L’avermectine est une molécule isolée à partir de souches de bactéries Streptomyces collectées dans le sol japonais par le microbiologiste Omura. À partir de cette souchothèque, Campbell le parasitologue a mis en évidence l’efficacité chez des animaux de l’avermectine, produit par la souche Streptomyces avermitilis. L’avermectine, et parmi ses dérivés l’ivermectine, ont une efficacité contre les filaires et sont bien tolérés. La molécule a d’abord été utilisée chez l’homme, il y 40 ans, dans un programme d’éradication de l’onchocercose (cécité des rivières), avant d’être étendue au traitement d’autres parasitoses dermatologiques comme la gale, la filariose, l’anguillulose, la larva migrans cutanée, ou la pédiculose du cuir chevelu. Pour le Pr Éric Caumes (APHP) « c’est la magic bullet de la parasitologie ».
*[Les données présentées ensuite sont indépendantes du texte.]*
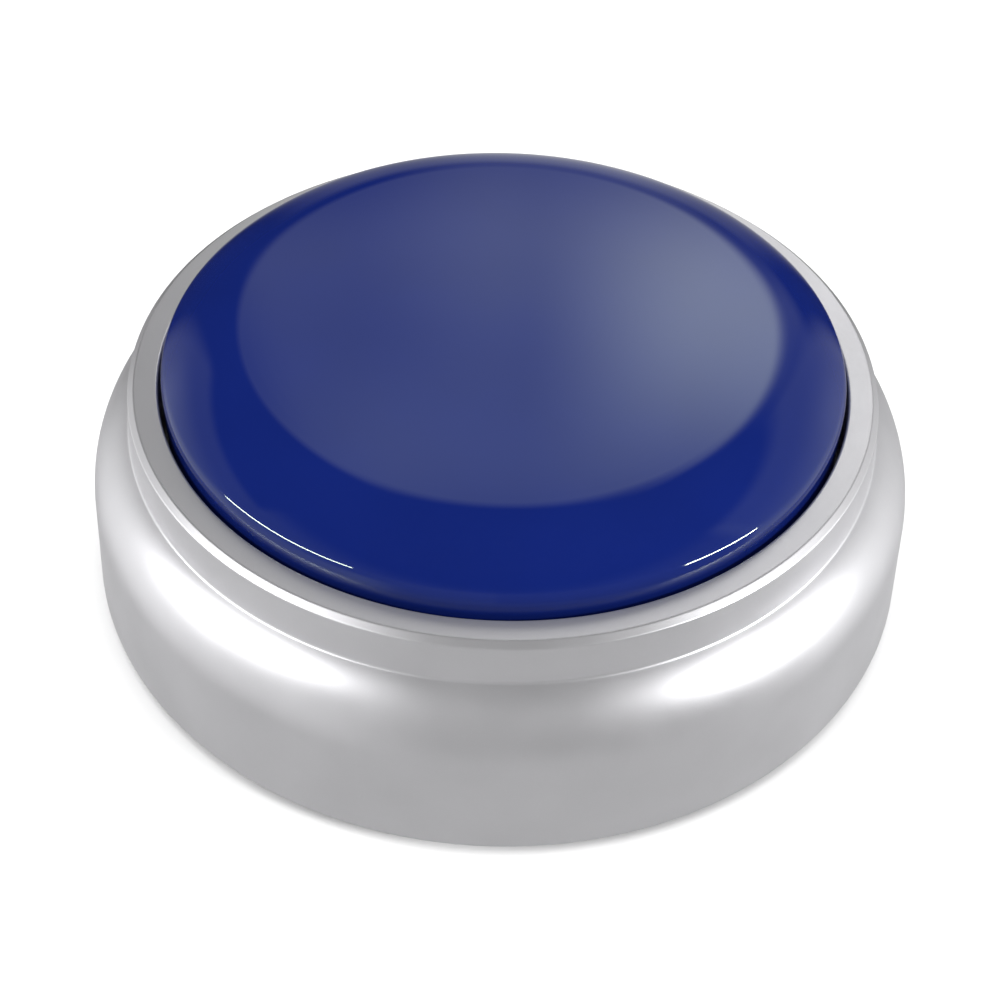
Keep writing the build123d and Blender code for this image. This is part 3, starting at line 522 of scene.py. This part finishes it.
def cap():
    """The push cap with a fine crown, shoulder and corner, and its legs, ribs, spring seats and post."""
    low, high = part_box("push_cap")
    radius, top, foot = high.x / MM, high.z / MM, low.z / MM
    crown, sphere, shoulder, wall, thick = 27.2, 400.0, 12.4, 2.0, 2.2
    room_to_travel = 2.25
    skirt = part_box("bump_ring")[1].z / MM + room_to_travel
    slope = degrees(asin(crown / sphere))
    crown_centre = Vector((0, top - sphere))
    bend = crown_centre + Vector((crown, sphere * cos(radians(slope)))) * (1 - shoulder / sphere)
    turn = 45.0
    corner = (radius - bend.x - shoulder * sin(radians(turn))) / (1 - sin(radians(turn)))
    corner_centre = bend + Vector((sin(radians(turn)), cos(radians(turn)))) * (shoulder - corner)
    hollow = shoulder - thick
    inside = degrees(asin((radius - wall - bend.x) / hollow))
    points = [
        *arc(crown_centre, sphere, 90, 90 - slope, 0.15),
        *arc(bend, shoulder, 90 - slope, 90 - turn, 1.5)[1:],
        *arc(corner_centre, corner, 90 - turn, 0, 4)[1:],
        Vector((radius, skirt)),
        Vector((radius - wall, skirt)),
        *arc(bend, hollow, 90 - inside, 90 - slope, 4),
        *arc(crown_centre, sphere - thick, 90 - slope, 90, 0.5)[1:],
    ]
    bm = bmesh.new()
    turned_shell(bm, points, closed=False)
    leg_in, leg_out, leg_top, leg_width = 31.6, 33.7, 27.8, 8
    hook, hook_ramp, hook_height = 34.9, 1.1, 1.5
    leg = [
        (leg_in, leg_top),
        (leg_in, foot),
        (leg_out, foot),
        (hook, foot + hook_ramp),
        (hook, foot + hook_height),
        (leg_out, foot + hook_height),
        (leg_out, leg_top),
    ]
    rib_width, spring_circle = 1.2, 26.5
    rib = [(0, 26.9), (32, 26.9), (32, 28.2), (27, 29.4), (0, 30.2)]
    seat = [(25.6, 0), (25.6, 2.3), (27.8, 2.3), (27.8, 4.2), (29.5, 4.2), (29.5, 0)]
    post_gap, post_radius, post_top = 1.97, 3, 30.4
    post_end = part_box("switch_button")[1].z / MM + post_gap
    post = [(post_end, 0), (post_end, post_radius), (post_top, post_radius), (post_top, 0)]
    up = Vector((0, 0, 1))
    for quarter in (0, 90, 180, 270):
        slab(bm, leg, leg_width, quarter)
        slab(bm, rib, rib_width, quarter)
        diagonal = radians(quarter + 45)
        place = Vector((cos(diagonal), sin(diagonal), 0)) * spring_circle * MM
        lathe(bm, [(z * MM, r * MM, 0) for z, r in seat], up, place, 48)
    lathe(bm, [(z * MM, r * MM, 0) for z, r in post], up, Vector(), 48)
    piece = finished("cap_moulding", bm, [SLOTS["cap_blue"]])
    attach(piece, "cap")
    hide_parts("push_cap")


housing()
cap()


def coil_springs():
    """Compression springs with closed ends, in place of the plain coils."""
    low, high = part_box("return_springs")
    wire, coil = 0.25 * MM, 3.1 * MM
    turns, closed_turns, steps = 7.5, 0.9, 300
    centre = (low + high) / 2
    spread_out = high.x - centre.x - coil - wire
    rise = high.z - low.z - 2 * wire
    pitch = 2 * wire
    bm = bmesh.new()
    for sx in (-1, 1):
        for sy in (-1, 1):
            middle = Vector((centre.x + sx * spread_out, centre.y + sy * spread_out, 0))
            points = []
            for i in range(steps + 1):
                turn = turns * i / steps
                if turn < closed_turns:
                    climb = turn * pitch
                elif turn > turns - closed_turns:
                    climb = rise - (turns - turn) * pitch
                else:
                    open_share = (turn - closed_turns) / (turns - 2 * closed_turns)
                    climb = closed_turns * pitch + open_share * (rise - 2 * closed_turns * pitch)
                angle = tau * turn
                offset = Vector((cos(angle) * coil, sin(angle) * coil, low.z + wire + climb))
                points.append(middle + offset)
            tube(bm, points, wire, 10)
    springs = finished("coil_springs", bm, [SLOTS["spring_steel"]])
    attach(springs, "base")
    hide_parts("return_springs")
    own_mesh(springs)


coil_springs()


def battery_cells():
    """Cells with a shrunk sleeve, a stepped nub and a dished base, in place of the plain cylinders."""
    low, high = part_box("aaa_cells")
    radius = (high.z - low.z) / 2
    length = 44.5 * MM
    widest = 5.25 * MM
    band_end = 9.5 * MM
    sleeve_index, metal_index, seal_index = 0, 1, 2
    outline = [
        (0.35, 0.0, metal_index),
        (0.35, 3.0, metal_index),
        (0.05, 3.6, metal_index),
        (0.0, 4.4, metal_index),
        (0.12, 4.75, sleeve_index),
        (0.02, 4.8, sleeve_index),
        (0.0, 5.0, sleeve_index),
        (0.2, 5.2, sleeve_index),
        (0.55, 5.25, sleeve_index),
        (1.0, 5.22, sleeve_index),
        (42.4, 5.22, sleeve_index),
        (42.9, 5.25, sleeve_index),
        (43.3, 5.18, sleeve_index),
        (43.48, 4.9, sleeve_index),
        (43.4, 4.5, seal_index),
        (43.1, 4.45, seal_index),
        (43.1, 3.5, metal_index),
        (43.25, 3.3, metal_index),
        (43.3, 2.2, metal_index),
        (43.5, 1.95, metal_index),
        (44.2, 1.85, metal_index),
        (44.5, 1.6, metal_index),
        (44.5, 0.0, metal_index),
    ]
    scale = radius / widest
    profile = [(x * MM, r * MM * scale, i) for x, r, i in outline]
    bm = bmesh.new()
    height = (low.z + high.z) / 2
    for row, direction, start in (
        (high.y - radius, -1, low.x + length),
        (low.y + radius, 1, high.x - length),
    ):
        lathe(bm, profile, Vector((direction, 0, 0)), Vector((start, row, height)))
    band = sleeve("cell_band", (0.012, 0.03, 0.016), (0.32, 0.19, 0.06), -band_end, band_end)
    metal_end = metal("cell_metal", (0.7, 0.68, 0.64), 0.2, size_mm=0.5)
    seal = moulded("cell_seal", (0.09, 0.09, 0.1), 0.5, 0.4, 0.01)
    cells = finished("battery_cells", bm, [band, metal_end, seal])
    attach(cells, "base")
    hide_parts("aaa_cells")


battery_cells()


def solder_joints():
    """A cone of solder round the end of every lead on the circuit board."""
    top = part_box("circuit_board")[1].z
    outline = [(0.0, 1.15), (0.12, 1.05), (0.3, 0.78), (0.6, 0.6), (1.0, 0.53), (1.25, 0.5)]
    profile = [(z * MM, r * MM, 0) for z, r in outline]
    bm = bmesh.new()
    for lead in ("lead_battery_minus", "lead_switched", "lead_speaker_plus", "lead_speaker_minus"):
        ends = [v.co for v in NODES[lead].data.vertices if abs(v.co.z - top) < 0.02 * MM]
        centre = sum(ends, Vector()) / len(ends)
        lathe(bm, profile, Vector((0, 0, 1)), centre, 32)
    joints = finished("solder_joints", bm, [metal("solder", (0.7, 0.7, 0.68), 0.22, size_mm=0.6)])
    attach(joints, "base")


solder_joints()


# ---------------------------------------------------------------- stage, light and camera


def floor():
    """A white table. Glossy surfaces reflect the lower half of the studio instead of it."""
    bm = bmesh.new()
    bmesh.ops.create_grid(bm, x_segments=1, y_segments=1, size=1.0)
    s = Surface("floor_white", (0.9, 0.9, 0.9), 0.9, IOR=1.3)
    dull, bright = ((level, level, level) for level in (0.895, 0.905))
    s.set("Base Color", s.blend(s.spread(s.noise(60, 3), 0.3, 0.7), dull, bright))
    plane = finished("floor", bm, [s.material])
    plane.visible_glossy = False


def softbox(name, azimuth, elevation, distance, width, height, radiance, tilt=0.0, mirrored=True):
    """An area light that faces the buzzer. Azimuth is from +Y towards +X, in degrees."""
    light = bpy.data.lights.new(name, "AREA")
    light.shape = "RECTANGLE"
    light.size, light.size_y = width, height
    light.energy = radiance * width * height * pi
    az, el = radians(azimuth), radians(elevation)
    place = Vector((sin(az) * cos(el), cos(az) * cos(el), sin(el))) * distance
    facing = place.to_track_quat("Z", "Y").to_matrix().to_4x4()
    lamp = bpy.data.objects.new(name, light)
    lamp.matrix_world = Matrix.Translation(place) @ facing @ Matrix.Rotation(radians(tilt), 4, "Z")
    lamp.visible_glossy = mirrored
    SCENE.collection.objects.link(lamp)


# The radiance of the studio where it has no wall.
DIMMEST = 0.02

# The studio's walls by direction, in degrees: left and right azimuth, bottom and top elevation, how
# softly the sides and the ends fade, and the radiance. Where they overlap, they add up.
WALLS = (
    (-98, -41, -28, 33, 4, 3, 0.30),
    (-98, -50, -28, 17, 8, 9, 0.35),
    (-98, -56, -28, 4, 8, 8, 0.35),
    (37, 102, -28, 42, 4, 4, 0.36),
    (50, 102, -28, 20, 10, 14, 0.35),
    (66, 102, -28, 3, 8, 10, 0.25),
    (-15, 21, -28, 14, 6, 7, 0.30),
    (-4, 12, -28, 20, 5, 6, 0.30),
    (-18, 23, 28, 55, 4, 6, 0.60),
    (-14, 12, 44, 56, 6, 5, 0.35),
    (7, 25, 29, 46, 6, 8, 1.85),
    (-5, 20, 20, 42, 5, 6, 0.40),
    (22, 36, 17, 42, 6, 6, 0.30),
    (-190, -98, -28, 40, 3, 8, 0.28),
    (98, 190, -28, 40, 3, 8, 0.2),
    (-148, -98, -28, 12, 8, 7, 0.45),
    (-190, 190, -100, -26, 5, 8, 0.42),
)


def surroundings():
    """A studio of pale walls that glossy surfaces mirror, behind a plain pale backdrop."""
    world = bpy.data.worlds.new("studio")
    SCENE.world = world
    world.use_nodes = True
    tree = world.node_tree
    background = tree.nodes["Background"]
    direction = tree.nodes.new("ShaderNodeTexCoord").outputs["Generated"]
    split = tree.nodes.new("ShaderNodeSeparateXYZ")
    tree.links.new(direction, split.inputs[0])

    def calc(operation, a, b=None):
        made = tree.nodes.new("ShaderNodeMath")
        made.operation = operation
        for socket, value in zip(made.inputs, (a, b)):
            if isinstance(value, bpy.types.NodeSocket):
                tree.links.new(value, socket)
            elif value is not None:
                socket.default_value = value
        return made.outputs[0]

    def step(value, start, end):
        made = tree.nodes.new("ShaderNodeMapRange")
        made.interpolation_type = "SMOOTHSTEP"
        tree.links.new(value, made.inputs["Value"])
        made.inputs["From Min"].default_value = start
        made.inputs["From Max"].default_value = end
        return made.outputs[0]

    azimuth = calc("MULTIPLY", calc("ARCTAN2", split.outputs[0], split.outputs[1]), 180 / pi)
    elevation = calc("MULTIPLY", calc("ARCSINE", split.outputs[2]), 180 / pi)
    total = DIMMEST
    for left, right, bottom, top, soft_sides, soft_ends, radiance in WALLS:
        sides = calc(
            "MULTIPLY",
            step(azimuth, left - soft_sides, left + soft_sides),
            step(azimuth, right + soft_sides, right - soft_sides),
        )
        ends = calc(
            "MULTIPLY",
            step(elevation, bottom - soft_ends, bottom + soft_ends),
            step(elevation, top + soft_ends, top - soft_ends),
        )
        total = calc("ADD", calc("MULTIPLY", calc("MULTIPLY", sides, ends), radiance), total)
    seen = tree.nodes.new("ShaderNodeLightPath").outputs["Is Camera Ray"]
    tree.links.new(calc("MAXIMUM", total, seen), background.inputs["Strength"])
    background.inputs["Color"].default_value = (1.0, 1.0, 1.0, 1.0)


def camera():
    """Looks down at the front of the buzzer, from near, with a slight roll."""
    elevation, roll = radians(45.33), radians(1.89)
    distance = 200 * MM
    aim = Vector((0, 0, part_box("housing_shell")[0].z))
    back = Vector((0, -cos(elevation), sin(elevation)))
    level, upright = Vector((1, 0, 0)), Vector((0, sin(elevation), cos(elevation)))
    right = level * cos(roll) + upright * sin(roll)
    up = upright * cos(roll) - level * sin(roll)
    data = bpy.data.cameras.new("camera")
    data.lens, data.sensor_width = 62.47, 36.0
    data.shift_x, data.shift_y = 0.001, 0.0204
    data.clip_start = 0.01
    view = bpy.data.objects.new("camera", data)
    axes = Matrix((right, up, back)).transposed()
    view.matrix_world = Matrix.Translation(aim + back * distance) @ axes.to_4x4()
    SCENE.collection.objects.link(view)
    SCENE.camera = view


floor()
surroundings()
softbox("softbox_left", -113, 25, 1.2, 0.92, 0.06, 46, tilt=27)
softbox("softbox_right", 112, 17.5, 1.2, 0.52, 0.06, 112, tilt=-30)
softbox("overhead", 0, 90, 2.5, 3.0, 3.0, 3.0, mirrored=False)
camera()
SCENE.view_settings.view_transform = "Standard"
La recherche doit continuer

La chercheuse Youyou Tu a été récompensé pour les résultats obtenus dans la lutte contre le paludisme lancée dès le début des années 1980 avec l’artémisine, au moment même où les résistances à la chloroquine faisait son apparition. L’artémisinine, isolée à partir de l’armoise annuelle (artemisia annua), traditionnellement utilisée contre la fièvre, a permis de faire reculer l’endémie palustre d’un tiers dans les années 2000, alors que 200 millions de personnes sont touchées chaque année. Cette molécule est la base des combinaisons à base d’artémisinine (Artemisinin-based Combination Therapies ou ACTs) qui sont aujourd’hui le traitement standard des crises palustres selon l’OMS. En 2011, Youyou Tu avait déjà reçu le prix Lasker, considéré comme un pré-Nobel.

Le fait que le prix Nobel 2015 « soit attribué à des parasitologues qui ont consacré leur carrière à la recherche de traitements pour des maladies affectant des populations pauvres dans des pays à moyens et faibles revenus montre que la Recherche & Développement peut apporter des solutions concrètes à des problèmes de santé public », a souligné le Dr Bernard Pecoul, directeur exécutif de l’Initiative en faveur des médicaments pour les maladies négligées (DNDi ou Drugs for Neglected Diseases initiative). L’initiative que dirige l’ancien de MSF s’appuie aussi sur des partenariats de développement avec des partenaires privés et industriels. DnDi a scellé en mai une collaboration avec un autre acteur non lucratif qu’est Medicine for Malaria Venture (MMV), une autre ONG à Genève, à proximité de l’OMS. DnDi a transféré son portefeuille paludisme riche de 2 combinaisons à dose fixe d’ACTs : artesunate-amodiaquine (ASAQ) et artesunate-mefloquine (ASMQ). MMV va être en charge d’assurer la mise à disposition de ces produits auprès des populations vulnérables.

La reconnaissance par le Nobel de l’artémisinine ne doit en effet pas signer l’arrêt des efforts de recherche. Des foyers asiatiques de résistance apparaissent déjà. Pour Le Pr Bouchaud (Hôpital Avicenne de Bobigny) « il ne faut pas relâcher la recherche, il n’y a pas de molécule de secours ».